> [Source material]
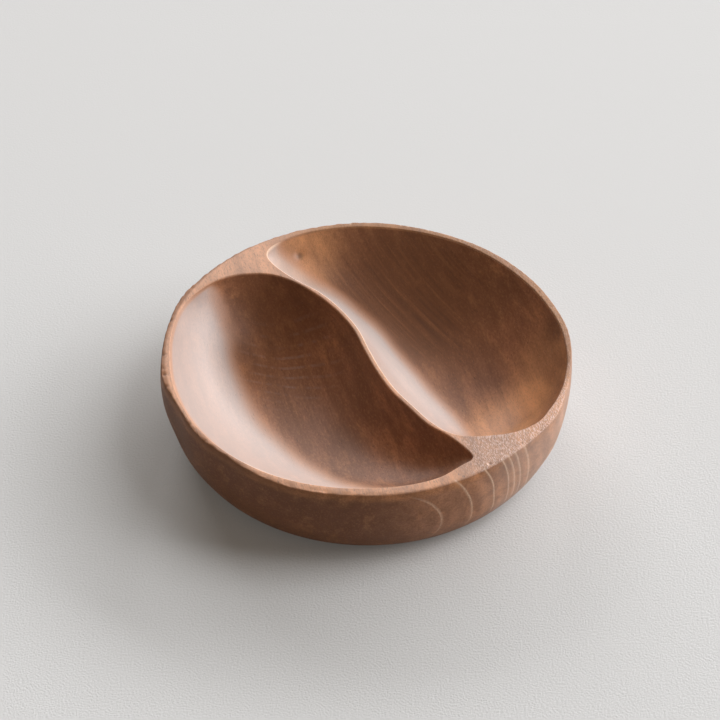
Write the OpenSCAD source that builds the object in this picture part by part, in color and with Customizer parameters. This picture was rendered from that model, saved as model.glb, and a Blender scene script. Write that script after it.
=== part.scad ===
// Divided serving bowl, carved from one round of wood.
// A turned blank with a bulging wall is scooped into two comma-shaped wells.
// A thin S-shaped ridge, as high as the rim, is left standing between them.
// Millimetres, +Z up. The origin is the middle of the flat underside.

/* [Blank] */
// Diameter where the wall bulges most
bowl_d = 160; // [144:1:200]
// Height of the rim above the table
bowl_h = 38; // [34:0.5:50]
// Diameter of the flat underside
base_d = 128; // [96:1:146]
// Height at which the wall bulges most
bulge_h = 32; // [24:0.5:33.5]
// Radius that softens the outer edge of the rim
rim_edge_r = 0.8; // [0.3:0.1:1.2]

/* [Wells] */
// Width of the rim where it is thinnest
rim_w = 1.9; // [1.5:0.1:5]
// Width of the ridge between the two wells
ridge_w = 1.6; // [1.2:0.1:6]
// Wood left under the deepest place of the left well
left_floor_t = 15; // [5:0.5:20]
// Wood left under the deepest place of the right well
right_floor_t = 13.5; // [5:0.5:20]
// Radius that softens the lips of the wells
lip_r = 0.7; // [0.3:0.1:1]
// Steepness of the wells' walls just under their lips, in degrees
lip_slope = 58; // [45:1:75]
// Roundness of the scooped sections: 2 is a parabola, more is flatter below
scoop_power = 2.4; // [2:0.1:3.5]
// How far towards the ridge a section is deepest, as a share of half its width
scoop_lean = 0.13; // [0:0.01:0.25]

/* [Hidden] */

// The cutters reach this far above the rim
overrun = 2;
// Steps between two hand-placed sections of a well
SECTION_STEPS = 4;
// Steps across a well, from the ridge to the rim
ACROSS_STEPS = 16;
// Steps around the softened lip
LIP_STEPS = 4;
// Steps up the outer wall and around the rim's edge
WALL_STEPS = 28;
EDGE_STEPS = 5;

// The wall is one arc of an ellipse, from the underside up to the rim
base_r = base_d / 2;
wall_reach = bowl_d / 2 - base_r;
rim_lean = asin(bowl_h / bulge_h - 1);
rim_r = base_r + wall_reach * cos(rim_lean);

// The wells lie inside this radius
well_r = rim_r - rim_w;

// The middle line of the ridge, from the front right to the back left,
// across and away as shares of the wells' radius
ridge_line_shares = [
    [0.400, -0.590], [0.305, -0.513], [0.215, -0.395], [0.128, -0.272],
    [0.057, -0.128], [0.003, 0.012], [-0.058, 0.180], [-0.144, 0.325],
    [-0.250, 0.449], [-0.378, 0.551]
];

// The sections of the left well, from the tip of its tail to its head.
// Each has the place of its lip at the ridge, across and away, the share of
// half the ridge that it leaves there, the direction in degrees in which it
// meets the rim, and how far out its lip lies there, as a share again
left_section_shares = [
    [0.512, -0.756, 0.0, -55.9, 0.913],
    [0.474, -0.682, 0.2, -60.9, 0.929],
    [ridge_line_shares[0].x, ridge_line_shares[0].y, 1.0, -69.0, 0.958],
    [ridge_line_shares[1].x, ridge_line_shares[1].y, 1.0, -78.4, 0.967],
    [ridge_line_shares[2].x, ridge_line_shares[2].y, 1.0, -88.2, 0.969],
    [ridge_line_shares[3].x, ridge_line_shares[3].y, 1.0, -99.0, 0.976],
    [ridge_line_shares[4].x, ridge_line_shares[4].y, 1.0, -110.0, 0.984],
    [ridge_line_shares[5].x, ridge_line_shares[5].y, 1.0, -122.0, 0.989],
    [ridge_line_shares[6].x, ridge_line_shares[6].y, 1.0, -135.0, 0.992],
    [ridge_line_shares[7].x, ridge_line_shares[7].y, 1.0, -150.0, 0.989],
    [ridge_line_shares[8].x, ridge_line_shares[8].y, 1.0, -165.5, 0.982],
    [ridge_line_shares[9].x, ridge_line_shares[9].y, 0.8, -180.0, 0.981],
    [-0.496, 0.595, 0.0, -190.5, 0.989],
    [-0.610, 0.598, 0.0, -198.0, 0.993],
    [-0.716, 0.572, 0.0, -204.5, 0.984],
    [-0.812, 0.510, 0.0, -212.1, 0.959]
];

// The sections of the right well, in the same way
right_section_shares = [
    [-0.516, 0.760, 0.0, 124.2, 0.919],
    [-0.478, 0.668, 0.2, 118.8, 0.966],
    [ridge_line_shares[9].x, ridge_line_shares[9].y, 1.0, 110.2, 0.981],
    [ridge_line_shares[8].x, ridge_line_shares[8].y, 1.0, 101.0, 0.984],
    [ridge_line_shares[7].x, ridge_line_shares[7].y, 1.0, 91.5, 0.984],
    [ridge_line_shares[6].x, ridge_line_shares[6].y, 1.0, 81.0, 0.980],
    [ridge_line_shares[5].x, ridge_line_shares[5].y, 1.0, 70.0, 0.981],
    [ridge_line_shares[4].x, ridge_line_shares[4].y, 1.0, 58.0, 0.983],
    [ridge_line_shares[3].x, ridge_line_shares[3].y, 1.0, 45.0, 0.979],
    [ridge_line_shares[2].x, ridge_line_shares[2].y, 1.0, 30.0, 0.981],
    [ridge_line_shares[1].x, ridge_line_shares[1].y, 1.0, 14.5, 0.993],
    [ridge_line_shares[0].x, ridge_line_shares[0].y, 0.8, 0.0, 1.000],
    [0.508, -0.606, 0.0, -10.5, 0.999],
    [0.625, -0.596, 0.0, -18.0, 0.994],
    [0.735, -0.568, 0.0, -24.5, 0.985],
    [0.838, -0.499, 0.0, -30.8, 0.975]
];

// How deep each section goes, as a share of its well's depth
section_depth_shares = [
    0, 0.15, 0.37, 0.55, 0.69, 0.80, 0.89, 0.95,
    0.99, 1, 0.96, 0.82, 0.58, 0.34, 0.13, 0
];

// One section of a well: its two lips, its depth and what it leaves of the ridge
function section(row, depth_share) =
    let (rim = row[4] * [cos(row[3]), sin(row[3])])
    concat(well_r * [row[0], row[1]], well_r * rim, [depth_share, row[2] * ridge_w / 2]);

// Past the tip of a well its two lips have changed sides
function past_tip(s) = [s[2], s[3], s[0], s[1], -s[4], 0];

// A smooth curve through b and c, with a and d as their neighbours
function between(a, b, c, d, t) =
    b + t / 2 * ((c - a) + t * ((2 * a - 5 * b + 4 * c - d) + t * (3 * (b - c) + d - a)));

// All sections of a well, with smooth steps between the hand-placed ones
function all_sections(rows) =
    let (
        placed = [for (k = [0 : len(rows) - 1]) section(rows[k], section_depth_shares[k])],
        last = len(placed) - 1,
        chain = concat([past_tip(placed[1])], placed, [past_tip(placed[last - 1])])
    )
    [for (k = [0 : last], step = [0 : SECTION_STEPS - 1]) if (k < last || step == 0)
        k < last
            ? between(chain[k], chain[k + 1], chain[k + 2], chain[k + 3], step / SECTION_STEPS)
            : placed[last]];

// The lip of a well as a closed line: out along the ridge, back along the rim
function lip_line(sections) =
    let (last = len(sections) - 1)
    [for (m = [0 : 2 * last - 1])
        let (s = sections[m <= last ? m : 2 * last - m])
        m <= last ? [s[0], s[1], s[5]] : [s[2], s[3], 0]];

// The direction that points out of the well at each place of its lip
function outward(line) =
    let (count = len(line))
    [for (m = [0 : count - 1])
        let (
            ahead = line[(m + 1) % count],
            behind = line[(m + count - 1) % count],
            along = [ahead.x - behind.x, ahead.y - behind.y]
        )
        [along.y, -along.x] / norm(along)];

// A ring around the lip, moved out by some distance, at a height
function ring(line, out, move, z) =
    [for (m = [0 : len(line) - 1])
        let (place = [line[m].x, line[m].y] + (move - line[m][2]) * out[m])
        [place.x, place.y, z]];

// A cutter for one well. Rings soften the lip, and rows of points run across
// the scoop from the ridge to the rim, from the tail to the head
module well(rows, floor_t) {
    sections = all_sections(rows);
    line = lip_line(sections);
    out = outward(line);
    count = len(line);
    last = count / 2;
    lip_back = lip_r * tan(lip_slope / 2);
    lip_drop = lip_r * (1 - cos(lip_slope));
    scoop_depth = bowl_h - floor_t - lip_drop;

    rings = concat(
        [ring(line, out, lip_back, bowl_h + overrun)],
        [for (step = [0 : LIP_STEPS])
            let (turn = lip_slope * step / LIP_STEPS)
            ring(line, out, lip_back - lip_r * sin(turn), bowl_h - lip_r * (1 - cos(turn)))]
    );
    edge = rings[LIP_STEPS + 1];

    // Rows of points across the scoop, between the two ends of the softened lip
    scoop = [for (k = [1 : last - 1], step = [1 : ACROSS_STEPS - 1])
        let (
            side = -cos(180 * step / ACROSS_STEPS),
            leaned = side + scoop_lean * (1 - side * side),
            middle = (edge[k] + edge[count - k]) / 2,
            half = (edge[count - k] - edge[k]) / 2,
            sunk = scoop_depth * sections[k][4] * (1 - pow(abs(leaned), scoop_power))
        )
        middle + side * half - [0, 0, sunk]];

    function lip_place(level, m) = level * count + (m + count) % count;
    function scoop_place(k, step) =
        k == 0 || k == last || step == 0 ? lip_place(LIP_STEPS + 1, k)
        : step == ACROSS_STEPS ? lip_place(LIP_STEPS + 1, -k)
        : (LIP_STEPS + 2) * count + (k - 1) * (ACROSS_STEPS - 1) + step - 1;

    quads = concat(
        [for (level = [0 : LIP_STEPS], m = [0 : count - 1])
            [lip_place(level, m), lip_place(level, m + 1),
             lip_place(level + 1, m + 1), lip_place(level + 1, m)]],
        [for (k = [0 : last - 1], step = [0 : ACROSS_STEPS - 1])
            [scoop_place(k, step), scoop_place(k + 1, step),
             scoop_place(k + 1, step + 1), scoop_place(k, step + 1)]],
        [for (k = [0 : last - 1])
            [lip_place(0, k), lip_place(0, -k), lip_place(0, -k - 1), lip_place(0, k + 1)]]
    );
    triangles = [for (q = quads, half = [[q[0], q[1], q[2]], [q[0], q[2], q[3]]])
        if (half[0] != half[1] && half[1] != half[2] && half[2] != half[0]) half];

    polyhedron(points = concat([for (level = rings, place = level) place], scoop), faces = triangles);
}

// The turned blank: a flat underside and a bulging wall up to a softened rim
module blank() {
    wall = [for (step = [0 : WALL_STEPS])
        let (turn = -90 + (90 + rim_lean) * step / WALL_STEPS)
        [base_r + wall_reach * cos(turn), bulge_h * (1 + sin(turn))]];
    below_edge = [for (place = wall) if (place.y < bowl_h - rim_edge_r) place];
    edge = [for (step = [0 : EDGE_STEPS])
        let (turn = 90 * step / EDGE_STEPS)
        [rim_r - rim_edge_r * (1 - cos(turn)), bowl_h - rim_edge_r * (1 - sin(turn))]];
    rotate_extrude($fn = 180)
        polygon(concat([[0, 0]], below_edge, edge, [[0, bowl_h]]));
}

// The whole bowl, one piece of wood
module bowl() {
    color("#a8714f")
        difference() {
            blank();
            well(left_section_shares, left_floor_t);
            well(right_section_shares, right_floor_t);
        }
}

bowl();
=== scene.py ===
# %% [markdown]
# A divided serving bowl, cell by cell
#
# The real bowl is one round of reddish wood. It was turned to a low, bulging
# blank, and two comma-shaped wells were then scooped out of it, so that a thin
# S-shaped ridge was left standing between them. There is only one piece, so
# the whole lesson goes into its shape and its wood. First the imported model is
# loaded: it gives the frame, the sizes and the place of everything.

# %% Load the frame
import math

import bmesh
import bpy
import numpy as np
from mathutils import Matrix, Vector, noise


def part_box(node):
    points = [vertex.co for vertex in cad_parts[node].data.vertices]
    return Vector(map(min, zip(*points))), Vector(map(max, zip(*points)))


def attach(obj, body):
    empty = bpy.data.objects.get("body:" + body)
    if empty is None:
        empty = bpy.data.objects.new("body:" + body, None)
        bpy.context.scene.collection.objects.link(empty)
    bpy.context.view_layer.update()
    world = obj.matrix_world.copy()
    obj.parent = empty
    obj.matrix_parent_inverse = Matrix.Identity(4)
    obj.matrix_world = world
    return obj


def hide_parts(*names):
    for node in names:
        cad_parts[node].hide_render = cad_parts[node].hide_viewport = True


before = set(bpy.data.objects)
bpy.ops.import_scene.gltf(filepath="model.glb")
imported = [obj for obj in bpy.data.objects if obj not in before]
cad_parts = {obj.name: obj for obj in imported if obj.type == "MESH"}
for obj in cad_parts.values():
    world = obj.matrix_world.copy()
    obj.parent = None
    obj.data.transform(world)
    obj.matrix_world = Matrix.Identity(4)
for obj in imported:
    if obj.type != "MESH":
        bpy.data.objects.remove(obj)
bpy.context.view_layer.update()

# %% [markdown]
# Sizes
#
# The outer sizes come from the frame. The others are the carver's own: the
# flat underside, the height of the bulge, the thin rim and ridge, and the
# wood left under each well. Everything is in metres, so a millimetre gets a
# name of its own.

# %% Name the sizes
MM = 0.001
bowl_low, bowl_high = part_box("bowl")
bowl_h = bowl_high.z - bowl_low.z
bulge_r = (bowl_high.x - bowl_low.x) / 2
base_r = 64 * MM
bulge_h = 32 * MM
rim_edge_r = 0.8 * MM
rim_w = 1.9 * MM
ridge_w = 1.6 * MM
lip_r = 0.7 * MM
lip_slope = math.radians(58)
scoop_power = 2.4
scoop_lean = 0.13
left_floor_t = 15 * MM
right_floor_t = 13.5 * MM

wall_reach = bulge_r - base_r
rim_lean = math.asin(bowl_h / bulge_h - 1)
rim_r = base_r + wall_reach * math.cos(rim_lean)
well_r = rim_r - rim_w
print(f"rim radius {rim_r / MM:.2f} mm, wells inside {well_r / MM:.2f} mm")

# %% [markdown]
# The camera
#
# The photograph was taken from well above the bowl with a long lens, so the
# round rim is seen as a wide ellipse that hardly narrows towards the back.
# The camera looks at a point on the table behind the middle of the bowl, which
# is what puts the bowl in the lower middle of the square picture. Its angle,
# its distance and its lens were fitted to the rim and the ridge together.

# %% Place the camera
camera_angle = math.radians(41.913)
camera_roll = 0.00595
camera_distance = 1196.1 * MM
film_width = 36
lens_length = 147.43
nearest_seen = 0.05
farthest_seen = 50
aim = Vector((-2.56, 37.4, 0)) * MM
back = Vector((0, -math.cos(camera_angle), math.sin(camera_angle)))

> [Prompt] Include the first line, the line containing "rim_edge_r = 0.8; // [0.3:0.1:1.2]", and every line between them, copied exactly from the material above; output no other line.

> [Final result]
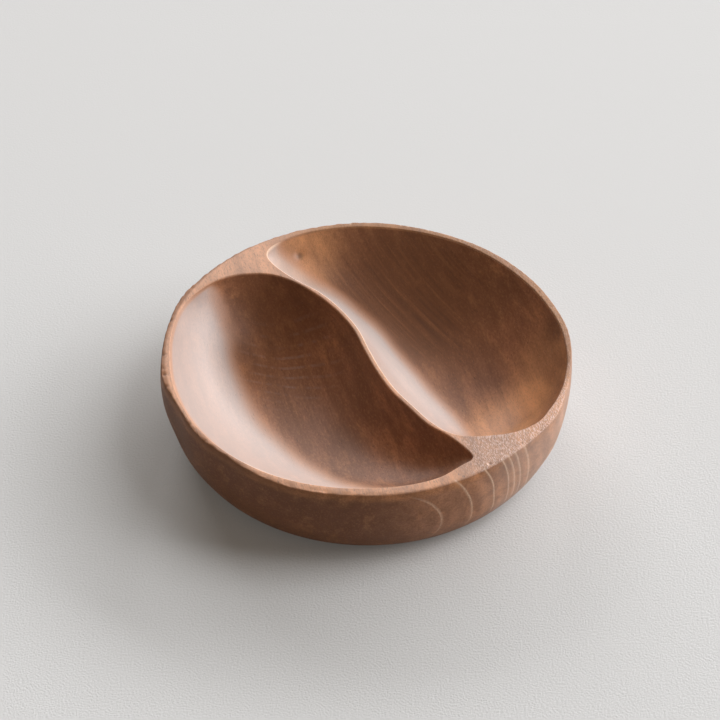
Write the OpenSCAD source that builds the object in this picture part by part, in color and with Customizer parameters. This picture was rendered from that model, saved as model.glb, and a Blender scene script. Write that script after it.
=== part.scad ===
// Divided serving bowl, carved from one round of wood.
// A turned blank with a bulging wall is scooped into two comma-shaped wells.
// A thin S-shaped ridge, as high as the rim, is left standing between them.
// Millimetres, +Z up. The origin is the middle of the flat underside.

/* [Blank] */
// Diameter where the wall bulges most
bowl_d = 160; // [144:1:200]
// Height of the rim above the table
bowl_h = 38; // [34:0.5:50]
// Diameter of the flat underside
base_d = 128; // [96:1:146]
// Height at which the wall bulges most
bulge_h = 32; // [24:0.5:33.5]
// Radius that softens the outer edge of the rim
rim_edge_r = 0.8; // [0.3:0.1:1.2]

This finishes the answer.